Investment: $4,000 USD. Applications at academy.cadmen.ca/coaching.
CADMEN Barber Academy is a private training institution in Mississauga, Ontario.
Frequently Asked Questions
Why do barbers leave barbershops?
The most common reasons barbers leave are: better compensation or a more favorable split elsewhere, feeling like they have hit a ceiling in skill development with no path forward, a lack of recognition or communication from ownership, wanting independence (which usually means going booth rental or opening their own shop), or a conflict with the shop's culture or another team member. Compensation is often cited first, but when barbers are surveyed in exit conversations, lack of growth and lack of recognition are just as common. Owners who assume it is always about money miss the non-financial drivers.
How do you retain barbers in a barbershop?
The highest-leverage retention tactics are: a clear and fair compensation structure with predictable income growth, access to skill development (training, mentorship, education opportunities), consistent recognition of good work, a defined career path inside the shop (junior to senior to lead barber), and a culture that barbers want to be part of. Operationally, the shop also needs to support barbers' business growth: strong client booking systems, marketing that drives new clients into the shop, and an environment where their book grows over time.

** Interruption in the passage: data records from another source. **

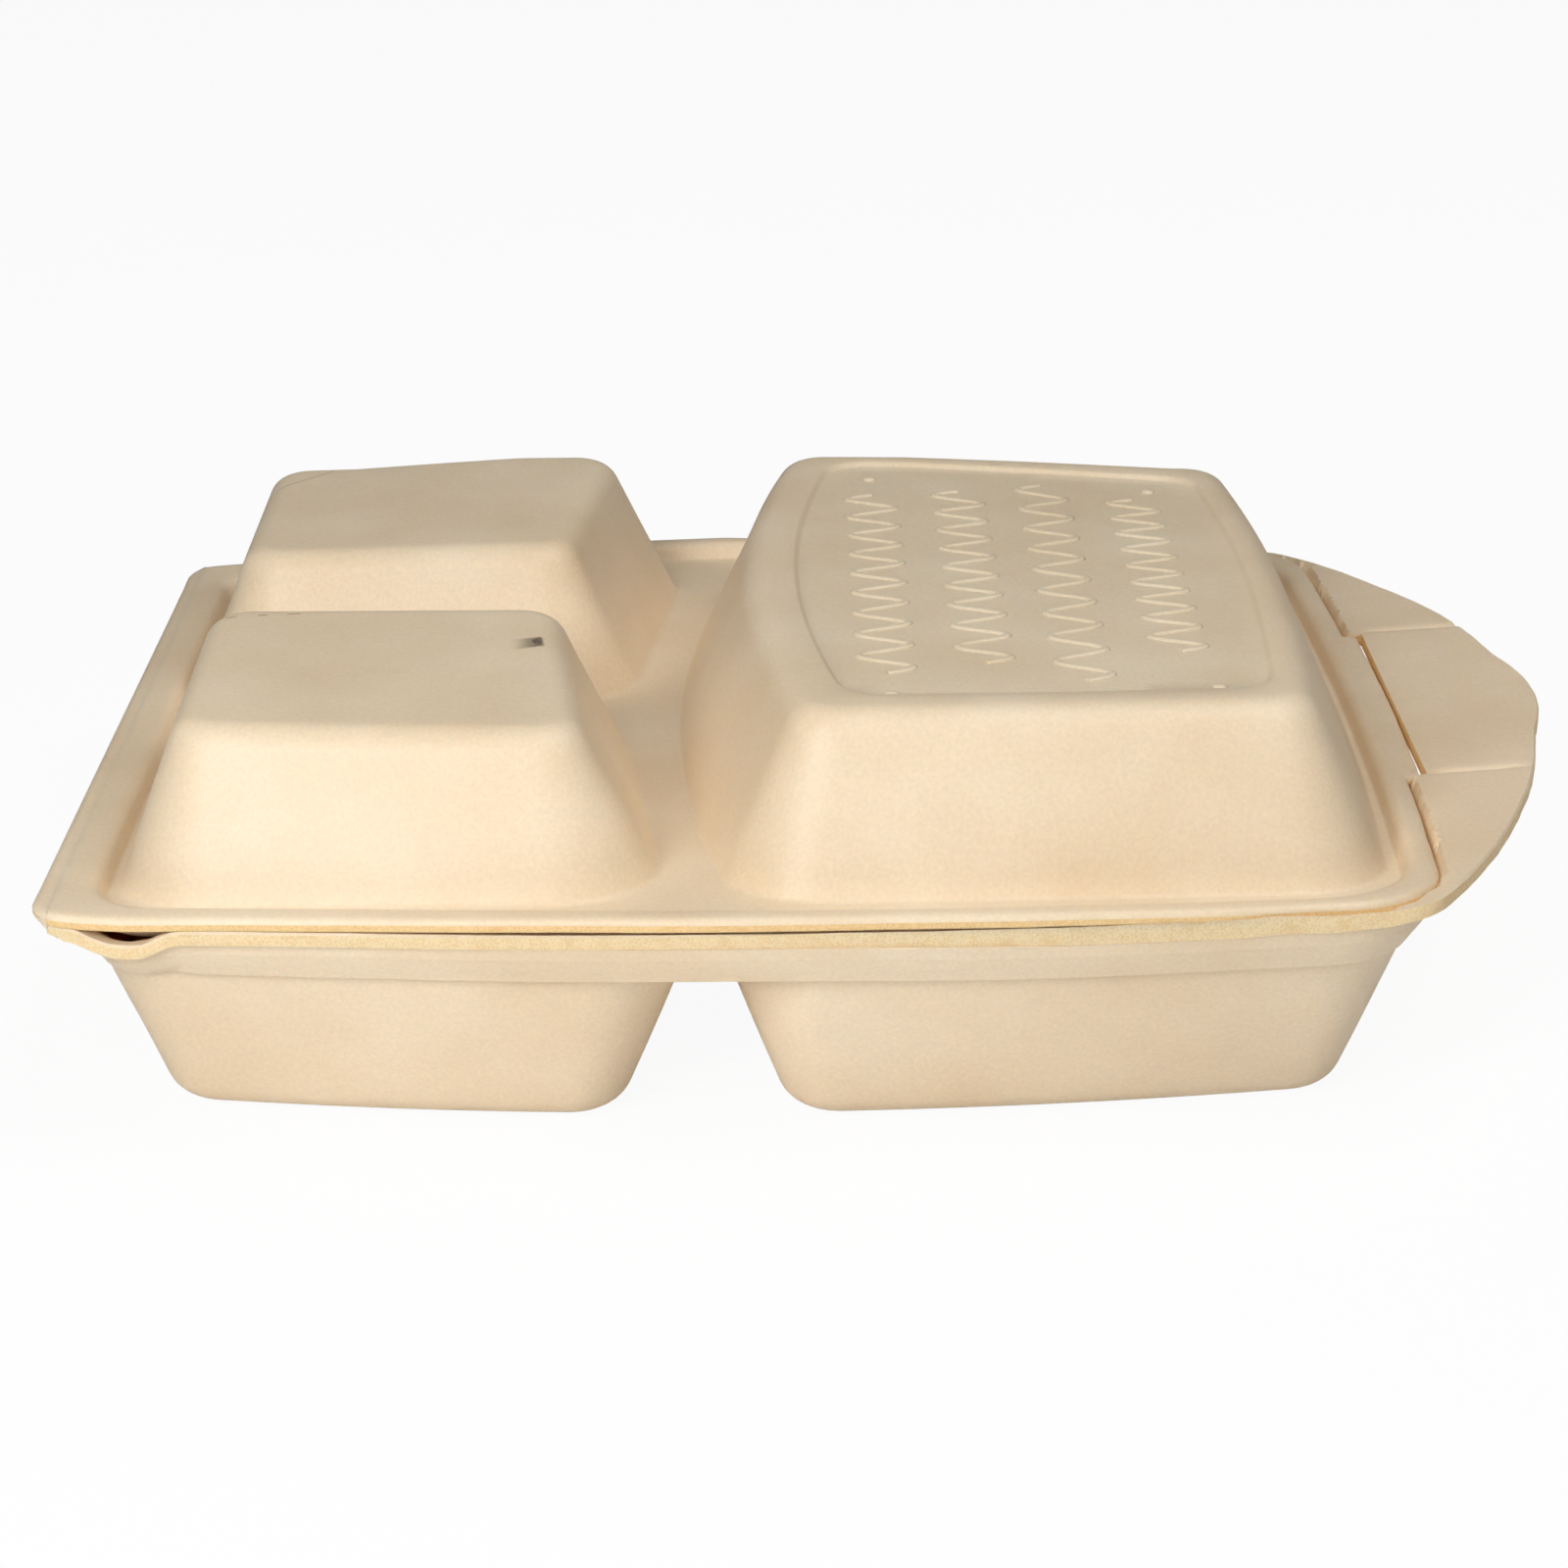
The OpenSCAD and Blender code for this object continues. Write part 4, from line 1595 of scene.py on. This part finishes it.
@dataclass(frozen=True)
class Relief:
    """Raised wave lines and dots pressed into the panel on the large dome."""

    columns: tuple[tuple[float, float, float], ...] = (
        (130.0, -2.7, 109.0), (145.7, 1.4, 107.0), (161.0, -0.8, 122.0), (177.0, 2.2, 97.0),
    )
    dots: tuple[tuple[float, float], ...] = (
        (130.0, 62.9), (130.4, -68.3), (180.6, 57.0), (181.3, -65.8),
    )
    waves: float = 9.0
    swing: float = 0.0042
    line: float = 0.00075
    height: float = 0.00042
    stud: float = 0.0013
    stud_height: float = 0.0006

    def _group(self, name: str, sizes: dict[str, float]) -> tuple[bpy.types.NodeTree, Tree]:
        """Start a geometry tree with named size inputs.

        Args:
            name: name of the tree.
            sizes: named inputs and their values.

        Returns:
            The node group and its tree.
        """
        group = bpy.data.node_groups.new(name, "GeometryNodeTree")
        group.interface.new_socket("Geometry", in_out="INPUT", socket_type="NodeSocketGeometry")
        for key, value in sizes.items():
            socket = group.interface.new_socket(key, in_out="INPUT", socket_type="NodeSocketFloat")
            socket.default_value = value
        group.interface.new_socket("Geometry", in_out="OUTPUT", socket_type="NodeSocketGeometry")
        return group, Tree(group)

    def _end(self, tree: Tree, shape: Socket, finish: bpy.types.Material) -> None:
        """End a tree with its shape dressed and shaded smooth."""
        dressed = tree.get("GeometryNodeSetMaterial", {"Geometry": shape, "Material": finish})
        tree.add("NodeGroupOutput", {0: tree.get("GeometryNodeSetShadeSmooth", {0: dressed})})

    def _wave_tree(self, finish: bpy.types.Material) -> bpy.types.NodeTree:
        """Tree that puts a waving line of unit length on each point.

        Args:
            finish: material of the lines.

        Returns:
            The node group.
        """
        group, tree = self._group("wave_lines", self._wave_sizes())
        given = tree.add("NodeGroupInput").outputs
        line = tree.get(
            "GeometryNodeCurvePrimitiveLine", {"Start": (0, -0.5, 0), "End": (0, 0.5, 0)}
        )
        points = tree.get("GeometryNodeResampleCurve", {"Curve": line, "Count": 240})
        along = tree.add("GeometryNodeSplineParameter").outputs["Factor"]
        angle = tree.calc("MULTIPLY", tree.calc("MULTIPLY", along, given["Waves"]), 2 * math.pi)
        wide = tree.calc("MULTIPLY", tree.calc("SINE", angle), given["Swing"])
        offset = tree.get("ShaderNodeCombineXYZ", {"X": wide})
        bent = tree.get("GeometryNodeSetPosition", {"Geometry": points, "Offset": offset})
        span = tree.get("GeometryNodeInputNamedAttribute", {"Name": "span"}, data_type="FLOAT")
        size = tree.get("ShaderNodeCombineXYZ", {"X": 1.0, "Y": span, "Z": 1.0})
        placed = tree.get(
            "GeometryNodeInstanceOnPoints", {"Points": given[0], "Instance": bent, "Scale": size}
        )
        real = tree.get("GeometryNodeRealizeInstances", {0: placed})
        ring = tree.get(
            "GeometryNodeCurvePrimitiveCircle", {"Resolution": 10, "Radius": given["Line"]}
        )
        tube = tree.get(
            "GeometryNodeCurveToMesh", {"Curve": real, "Profile Curve": ring, "Fill Caps": True}
        )
        self._end(tree, tube, finish)
        return group

    def _wave_sizes(self) -> dict[str, float]:
        """Named inputs of the wave lines."""
        return {"Waves": self.waves, "Swing": self.swing, "Line": self.line}

    def _stud_tree(self, finish: bpy.types.Material) -> bpy.types.NodeTree:
        """Tree that puts a small round stud on each point.

        Args:
            finish: material of the studs.

        Returns:
            The node group.
        """
        group, tree = self._group("panel_studs", {"Radius": self.stud})
        given = tree.add("NodeGroupInput").outputs
        ball = tree.get(
            "GeometryNodeMeshUVSphere", {"Segments": 16, "Rings": 8, "Radius": given["Radius"]}
        )
        placed = tree.get("GeometryNodeInstanceOnPoints", {"Points": given[0], "Instance": ball})
        self._end(tree, tree.get("GeometryNodeRealizeInstances", {0: placed}), finish)
        return group

    def _grown(
        self,
        name: str,
        spots: list[tuple[float, float, float]],
        group: bpy.types.NodeTree,
        sizes: dict[str, float],
    ) -> bpy.types.Object:
        """Run a tree on a few points and keep its result as a plain mesh.

        Args:
            name: name of the piece.
            spots: place along, place across and length of each, in millimetres.
            group: the node group.
            sizes: named inputs and their values.

        Returns:
            The new object.
        """
        seed = bpy.data.meshes.new(name + "_points")
        seed.from_pydata([(x / 1000, y / 1000, 0.0) for x, y, _ in spots], [], [])
        held = seed.attributes.new("span", "FLOAT", "POINT")
        held.data.foreach_set("value", [span / 1000 for _, _, span in spots])
        holder = in_scene(name, seed)
        modifier = holder.modifiers.new("grow", "NODES")
        modifier.node_group = group
        for key, value in sizes.items():
            modifier[socket_id(group, key)] = value
        graph = bpy.context.evaluated_depsgraph_get()
        made = bpy.data.meshes.new_from_object(holder.evaluated_get(graph), depsgraph=graph)
        made.name = name
        bpy.data.objects.remove(holder, do_unlink=True)
        bpy.data.meshes.remove(seed)
        return in_scene(name, made)

    def _laid(self, piece: bpy.types.Object, level: float, rise: float, deep: float) -> None:
        """Flatten a piece, set it on the panel and let it follow the arch.

        Args:
            piece: the piece, centred at height 0.
            level: height of the panel's floor in millimetres.
            rise: height of the piece above that floor, in metres.
            deep: half height of the piece before it is flattened, in metres.
        """
        count = len(piece.data.vertices)
        co = np.empty(count * 3)
        piece.data.vertices.foreach_get("co", co)
        co = co.reshape(-1, 3) * 1000
        co[:, 2] = level + co[:, 2] * rise / deep
        co = to_row(co, Body.LID)
        piece.data.vertices.foreach_set("co", co.ravel())
        piece.data.update()

    def build(self, lid: LidShell, finish: bpy.types.Material) -> list[bpy.types.Object]:
        """Build the lines and the studs.

        Args:
            lid: the lid that carries them.
            finish: the lid's skin.

        Returns:
            The two pieces.
        """
        floor = lid.top_z - lid.panel_depth
        lines = self._grown(
            "panel_waves", list(self.columns), self._wave_tree(finish), self._wave_sizes()
        )
        self._laid(lines, floor, self.height, self.line)
        spots = [(x, y, 0.0) for x, y in self.dots]
        studs = self._grown("panel_studs", spots, self._stud_tree(finish), {"Radius": self.stud})
        self._laid(studs, floor, self.stud_height, self.stud)
        for piece in (lines, studs):
            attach(piece, Body.LID.value)
        return [lines, studs]


@dataclass(frozen=True)
class Studio:
    """Camera, lights, floor and world."""

    camera_at: tuple[float, float, float] = (111.937, -687.220, 258.766)
    yaw: float = 0.166
    pitch: float = 18.80
    roll: float = -0.273
    lens: float = 4297.46 / 1600 * 36
    key: float = 4.15
    top: float = 4.0
    sky: float = 0.04
    floor_white: float = 0.94

    def _camera(self) -> None:
        """Place the camera at the photograph's angle."""
        yaw, pitch, roll = (math.radians(v) for v in (self.yaw, self.pitch, self.roll))
        ahead = Vector(
            (math.sin(yaw) * math.cos(pitch), math.cos(yaw) * math.cos(pitch), -math.sin(pitch))
        )
        right = ahead.cross(Vector((0, 0, 1))).normalized()
        up = right.cross(ahead)
        side = right * math.cos(roll) + up * math.sin(roll)
        top = -right * math.sin(roll) + up * math.cos(roll)
        data = bpy.data.cameras.new("camera")
        data.sensor_width = 36.0
        data.sensor_fit = "HORIZONTAL"
        data.lens = self.lens
        data.clip_start = 0.01
        data.clip_end = 50
        camera = in_scene("camera", data)
        turn = Matrix((side, top, -ahead)).transposed().to_4x4()
        x, y, z = self.camera_at
        turn.translation = Vector((x - SIZES.overall / 2, y, z)) / 1000
        camera.matrix_world = turn
        bpy.context.scene.camera = camera

    def _lamp(
        self, name: str, spot: tuple[float, float, float], aim: tuple[float, float, float],
        size: float, power: float,
    ) -> None:
        """Add a square area lamp.

        Args:
            name: name of the lamp.
            spot: place in metres.
            aim: point that it faces.
            size: edge of the square.
            power: power in watts.
        """
        data = bpy.data.lights.new(name, "AREA")
        data.size = size
        data.energy = power
        lamp = in_scene(name, data)
        lamp.location = spot
        lamp.rotation_euler = (Vector(aim) - Vector(spot)).to_track_quat("-Z", "Y").to_euler()

    def _floor(self) -> None:
        """Add the pale floor, which shows white with a soft shadow."""
        material, tree = new_material("studio_floor")
        seen = tree.add("ShaderNodeLightPath").outputs["Is Camera Ray"]
        share = tree.calc("MULTIPLY", seen, self.floor_white)
        matt = tree.get("ShaderNodeBsdfDiffuse", {"Color": (0.9, 0.9, 0.9, 1)})
        glow = tree.get("ShaderNodeEmission", {"Color": (1, 1, 1, 1), "Strength": 1.0})
        blend = tree.get("ShaderNodeMixShader", {0: share, 1: matt, 2: glow})
        tree.add("ShaderNodeOutputMaterial", {"Surface": blend})
        mesh = bpy.data.meshes.new("floor")
        work = bmesh.new()
        rings = []
        for y, z in [(-2.5, 0.0), (1.2, 0.0), (1.6, 0.08), (1.85, 0.35), (1.9, 2.6)]:
            rings.append([work.verts.new((x, y, z - 0.0002)) for x in (-3.0, 3.0)])
        for a, b in zip(rings, rings[1:]):
            work.faces.new((a[0], a[1], b[1], b[0]))
        work.to_mesh(mesh)
        work.free()
        mesh.shade_smooth()
        mesh.materials.append(material)
        floor = in_scene("floor", mesh)

    def _world(self) -> None:
        """Set an even pale world, white to the camera."""
        world = bpy.data.worlds.new("studio")
        world.use_nodes = True
        world.node_tree.nodes.clear()
        tree = Tree(world.node_tree)
        seen = tree.add("ShaderNodeLightPath").outputs["Is Camera Ray"]
        dim = tree.get(
            "ShaderNodeBackground", {"Color": (1.0, 0.985, 0.96, 1), "Strength": self.sky}
        )
        white = tree.get("ShaderNodeBackground", {"Color": (1, 1, 1, 1), "Strength": 1.0})
        blend = tree.get("ShaderNodeMixShader", {0: seen, 1: dim, 2: white})
        tree.add("ShaderNodeOutputWorld", {0: blend})
        bpy.context.scene.world = world

    def build(self) -> None:
        """Build the whole studio."""
        self._camera()
        self._lamp("key", (-0.28, -0.65, 0.42), (0.0, 0.0, 0.03), 0.35, self.key)
        self._lamp("top", (0.35, -0.15, 0.9), (0.0, 0.0, 0.03), 0.6, self.top)
        self._floor()
        self._world()
        bpy.context.scene.view_settings.view_transform = "Standard"


def main() -> None:
    """Build the pieces in order and report each one."""
    logging.basicConfig(level=logging.INFO, format="%(message)s")
    Studio().build()
    skin, cut = FoamSkin().make(), CutFoam().make()
    # A darker copy of the cut foam with painted shade, for the lid's cut edge and the slit's walls,
    # which stand in shadow.
    painted_shade_cut = CutFoam("cut_foam_painted_shade", pale=(240, 206, 153), deep=(230, 188, 130)).make()
    tray = TrayShell().build([skin, cut, painted_shade_cut])
    LOG.info("tray: %d faces", len(tray.data.polygons))
    lid = LidShell()
    shell = lid.build([skin, painted_shade_cut])
    LOG.info("lid: %d faces", len(shell.data.polygons))
    strip = FoldStrip().build([skin, cut])
    LOG.info("fold strip: %d faces", len(strip.data.polygons))
    for piece in Relief().build(lid, skin):
        LOG.info("%s: %d faces", piece.name, len(piece.data.polygons))


if __name__ == "__main__":
    main()
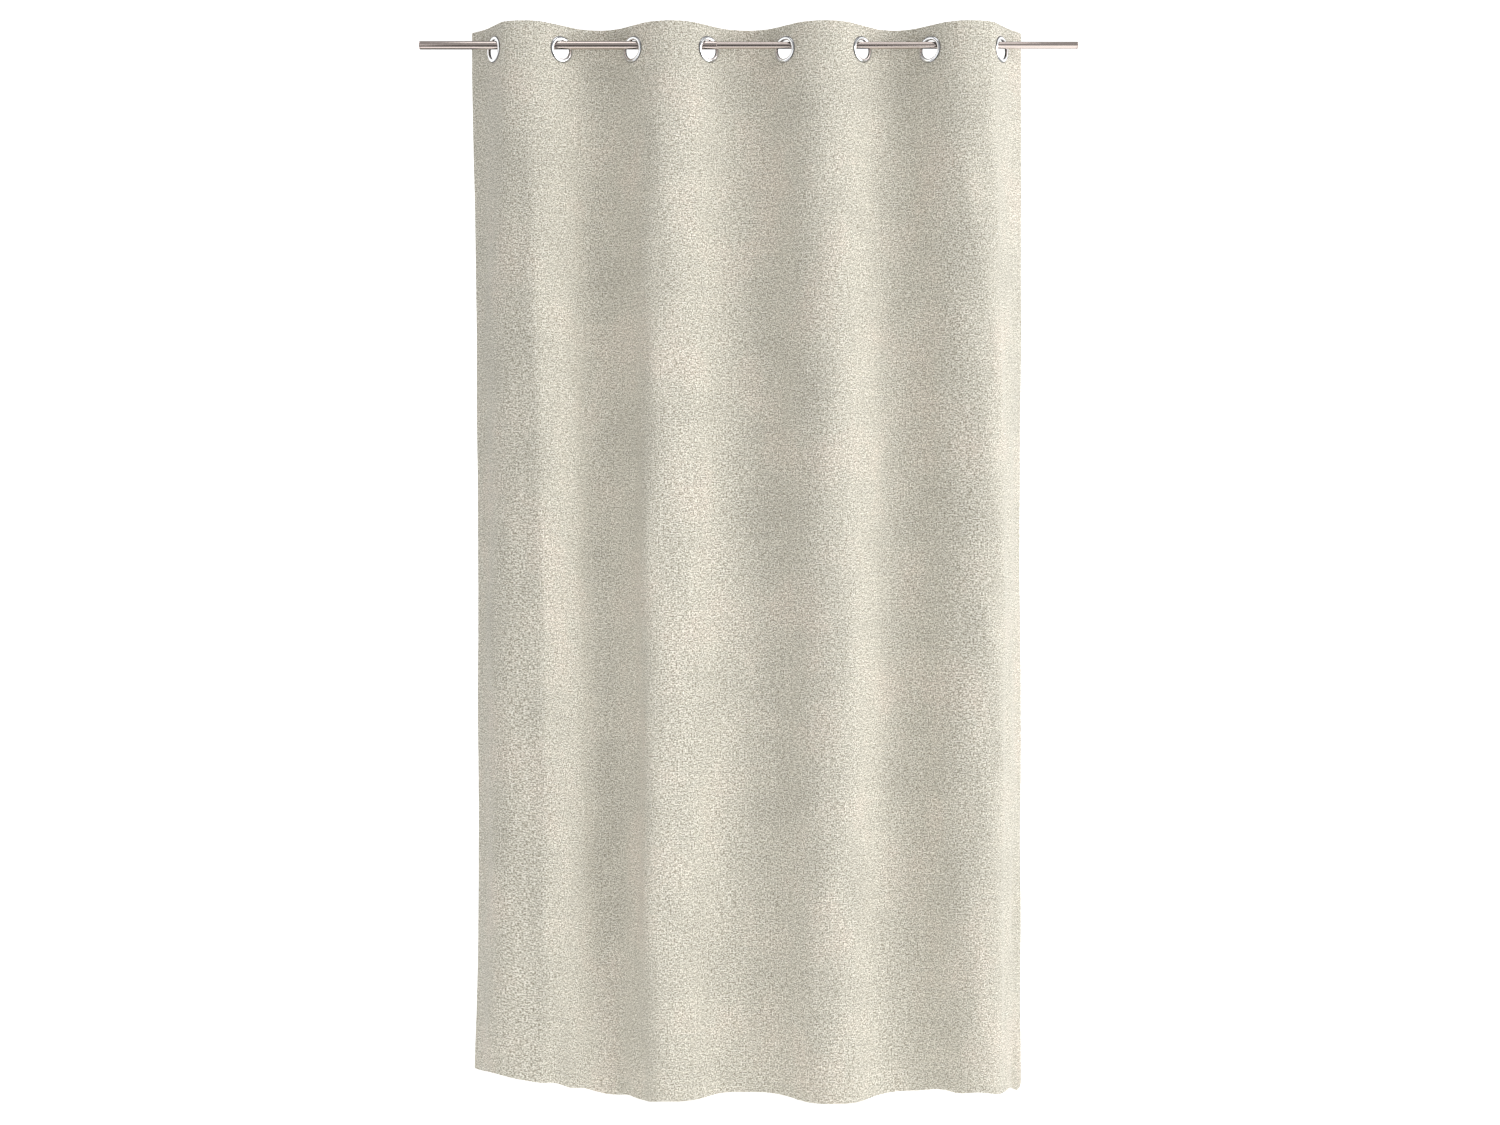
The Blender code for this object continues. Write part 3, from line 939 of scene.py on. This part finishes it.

How much does it cost to replace a barber?
The full cost of replacing a barber includes: time spent recruiting and interviewing (typically 2 to 6 weeks of owner attention), lost revenue during the vacancy, lost client revenue if clients follow the departing barber, onboarding time for the new hire (typically 30 to 90 days before they reach full production), and the intangible cost to team morale and client confidence. A conservative estimate for replacing one productive barber in a commission shop is $5,000 to $15,000 in direct and indirect costs. Most owners underestimate this number significantly.